Walrus tusks, caribou carcasses and wine-drinking bears: Incredible colorized images of Alaska in the 1900s showcase settlers on the last frontier, 50 years before it became a US state
- A trove of newly colorized images taken by the explorer Frank Carpenter in the 1900s reveals the early life of settlers in Alaska – over a half-century before the territory officially became a US state in 1959
- One image depicts a young girl feeding a doughnut to her pet bear, another shows hunters standing in front of a rack of caribou carcasses, today there are 750,00 caribou left in Alaska
- Alaska is the largest state in the union with 663,268 square miles – it is equal in size to approximately one-fifth of the rest of the United States and also has the lowest population density in the country
- Known as ‘The Last Frontier’ – much of Alaska remains untouched and uninhabited with more than 99% of it still unexplored by man
Published: 17:41 EDT, 4 June 2021
A trove of newly colorized showcase early pioneers grappling with the lawless nature of Alaska in the early 1900s – long before it was officially incorporated as a US state in 1959. Taken by the explorer Frank Carpenter, the photographs depict hunters posing in front of a rack of caribou carcasses, extinct mastodon tusks, and a young girl feeding a doughnut to her pet bear.

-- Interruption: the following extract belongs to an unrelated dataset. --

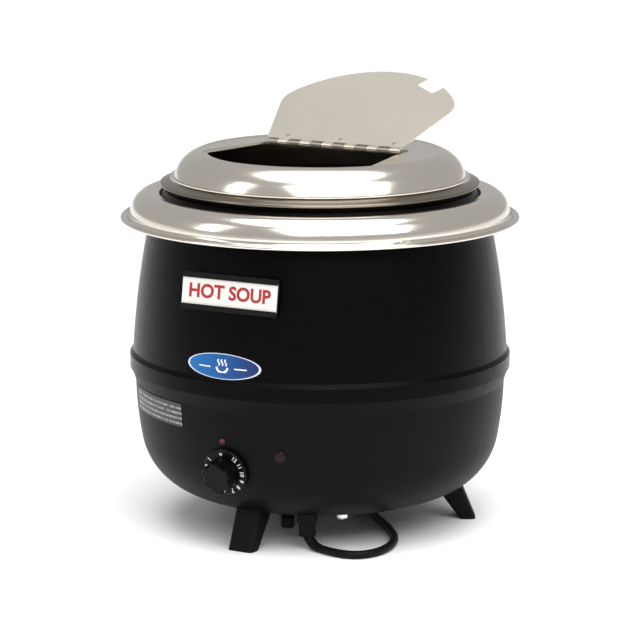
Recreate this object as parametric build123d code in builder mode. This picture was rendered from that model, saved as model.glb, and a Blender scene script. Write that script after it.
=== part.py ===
from build123d import *
import os
from math import asin, atan2, cos, degrees, hypot, radians, sin, sqrt, tan

# Electric soup kettle, in millimetres. The origin is on the kettle's axis at the level of the
# feet, +Z is up and the front, with the thermostat knob and the menu card, faces -Y.
# Azimuths are counted from the front, positive towards +X.

os.makedirs("parts", exist_ok=True)

# ---------------------------------------------------------------- driving dimensions
foot_height = 28.0          # floor to the bowl's underside
bowl_rise = 109.5           # bowl's underside to the seam
shell_rise = 129.5          # seam to the underside of the rim ring's lip

bowl_widest_r = 160.7       # the bowl's side at its widest
bowl_side_r = 316.0         # radius of its side, in section
bowl_corner_r = 58.9        # radius of its lower corner, in section
bowl_widest_drop = 3.5      # how far the widest level lies below the seam
bowl_sheet = 1.0

shell_widest_r = 164.1      # the barrel curve of the upper shell, at its widest
shell_lip_r = 147.5         # and at the level of the rim ring's lip
shell_widest_drop = 30.5    # how far the barrel's widest level lies below the seam
shell_sheet = 1.0
bead_r = 165.4              # rolled bead that covers the bowl's rim
bead_height = 15.5
bead_slope = 3.5

rim_lip_r = 172.5           # rolled lip of the stainless ring
rim_hem_r = 1.3
rim_dome_r = 164.0          # outside of the ring's dome, above the lip
rim_inner_r = 138.6
rim_height = 24.3
rim_corner_r = 17.4
rim_slope = 13.0            # ring's inner edge slopes up to the dome by this angle
rim_sheet = 1.0

well_wall_r = 130.6         # inside of the water well
well_bottom_rise = 70.0     # bowl's underside to the underside of the well
well_corner_r = 25.0
well_neck_rise = 6.2        # raised edge that carries the pot
well_sheet = 1.0

pot_wall_r = 125.2          # inside of the pot
pot_water_gap = 9.5         # water space under the pot
pot_corner_r = 18.0
pot_flange_r = 139.6
pot_curl_r = 133.2
pot_mouth_r = 1.6           # bend from its wall to its flange
pot_sheet = 0.8

lid_lip_r = 129.0
lid_crest_r = 104.6
lid_dome_foot_r = 125.9
lid_dome_r = 28.5
lid_rise = 22.5             # underside of the lip to the crest
lid_sheet = 0.9
lid_recess = 0.8            # depth of the seat that the flap lies in
lid_crest_step = 0.8        # crest above the flat panel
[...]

Covering 663,268 square miles, Alaska is the largest state in the union with much of it remaining unexplored to this day. The state—nicknamed the Last Frontier for its abundance of uninhabited land—is home to 20 national parks, 100,000 glaciers, three million lakes and more coastline than all the other US states combined. Now, more than a hundred years later, little has changed and Alaska remains just as mysterious and inviting as ever.